Hi thanks for your replies. I've searched countless care sheets etc and they all contradict one another. Some say they like to be as high as poss, others say they spend time hiding in broms, near little pools of water. Some say they must have hides to breed them, other people claim to not needing them at all. It all seems a bit...well.. unhelpful.
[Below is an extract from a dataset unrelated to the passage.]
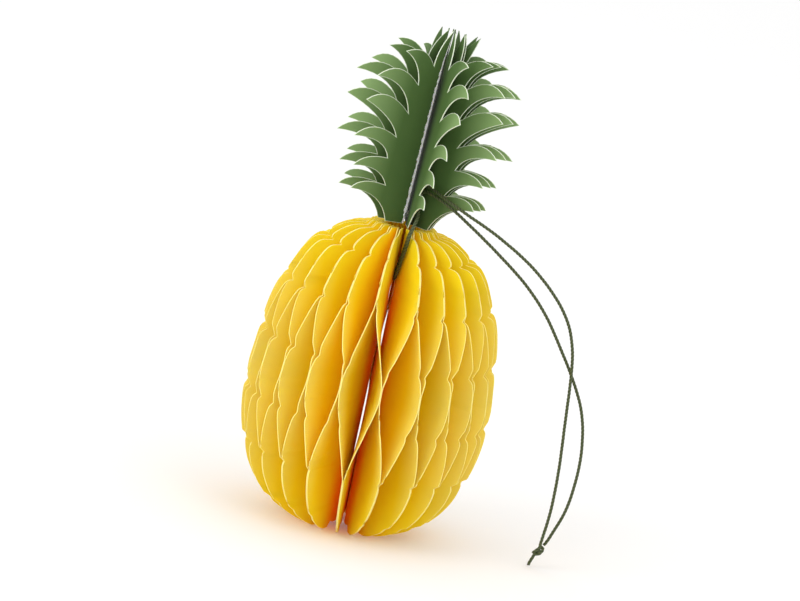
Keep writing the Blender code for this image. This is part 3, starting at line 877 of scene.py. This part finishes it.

I'm just trying to get info from people who actually keep them so I don't have to keep speculating what's right and wrong!


----------



## manda88 (Nov 27, 2009)

I have three but one of them is currently seperate from the other two as he is about half their size, but the bigger two spend the day up at the top basking under the lights, and at night they're pretty much everywhere, as soon as they wake up they hop straight into the water bowl for a soak, and then just hop around at their leisure really.
The one that is by himself tends to spend most of his time sleeping on the floor during the day, but sometimes he does sleep at the top under the lights, in fact I think today is one of the days he's under the lights! Then at night again he's at the bottom, just staring into nothingness, watching the crickets go by.
I don't think there is a right or wrong behaviour really, what they do is what they do, as long as they're healthy, happy and eating, then that's all that matters IMO


----------



## Howson (May 5, 2011)

Thanks Manda.xx


----------



## andaroo (Nov 14, 2008)

mine chill on the branches near the top during the day, they tend to wake up sometimes and adjust themselves. They never hide away like most tree frogs during the day so you dont have to play where's wally :lol2: At night they are hyper active. The most active tree frogs I have. When they're not running all around the tank and on the glass they're sat floating in their water dish croakin their heads off! They are very greedy too like white's tree frogs, they will eat and eat and eat!


----------



## Mbar (Aug 12, 2007)

Yeh mine are basking up high in the day and soaking and croaking at night


----------



## andaroo (Nov 14, 2008)

they are such cheeky little buggers :flrt:


----------



## Mbar (Aug 12, 2007)

They are brilliant frogs -always on display


----------



## Sam & Akasha (Apr 21, 2009)

they're kind of nutters  the first day i got mine they went into a clean new tank and the next morning every single bit of glass was covered in specs of eco earth where they'd explored every section of the tank. Mine didnt take long to settle and figure out where they wanted to chill whether that be sat upright on the ground happy as larry staring at me or in some codiac bark with head poking out. mine tend to have the approach of "im going sit here in plain sight and think im invisible" from what i can tell theyre greedy bugger, i have to med sized and i gave them 10-15 med locusts and the next day they were gone


----------